Again, these concerns are a few weeks off and major issues have a way of getting resolved at the last minute. This means the focus will clearly be on earnings the next few weeks.
Google posted decent revenues, but the market did not like rising expenses. The stock declined $30 on the news. Bank of America missed earnings estimates, but one-time expenses were to blame. Financials are 0-2 (JPM and BAC) and it doesn't look like they will lead this rally. That will severely limit the upside potential. Employment has been improving and regional banks could save the day.
Next week, financials and tech will dominate a holiday shortened week. Yesterday, IDC reported computer sales were down 3.2%. From my perspective, most of the bad news is already factored in and any positive comments could ignite a small rally. By the middle of next week, the SPY needs to be trading above 133 if a breakout is going to happen.
The CPI came in as expected this morning. Food and energy spiked, but the core only rose .1%. Inflation is not a concern for the Fed with this low core reading low. However, if food and energy stay elevated for another 2 to 3 months, high prices will bite into discretionary spending. The economic news next week is very light.
As I review all of the earnings that will be released next week, I get a very positive vibe. Solid earnings will get this market back on track and momentum will carry it higher.

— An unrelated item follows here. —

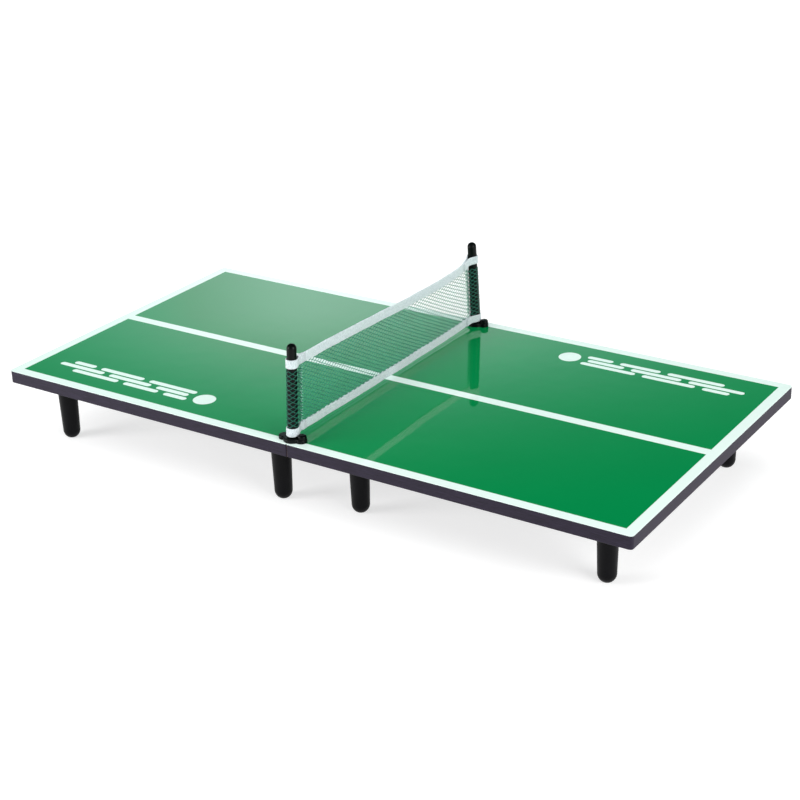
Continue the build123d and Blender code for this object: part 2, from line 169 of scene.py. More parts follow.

Search for stocks that are on the brink of a breakout. Go to the top of the Live Update table in the Daily Report (25% off throught Sunday April 17th) and click on the chart links. At least five out of the top 15 stocks are on the verge of breaking out. These will be your best momentum plays. Buy calls and stick with the position as long as the market continues to move higher. When it stalls, take profits.
There are clouds on the horizon and this could be a tough summer. For now, take advantage of this last push higher.
Daily Bulletin Continues...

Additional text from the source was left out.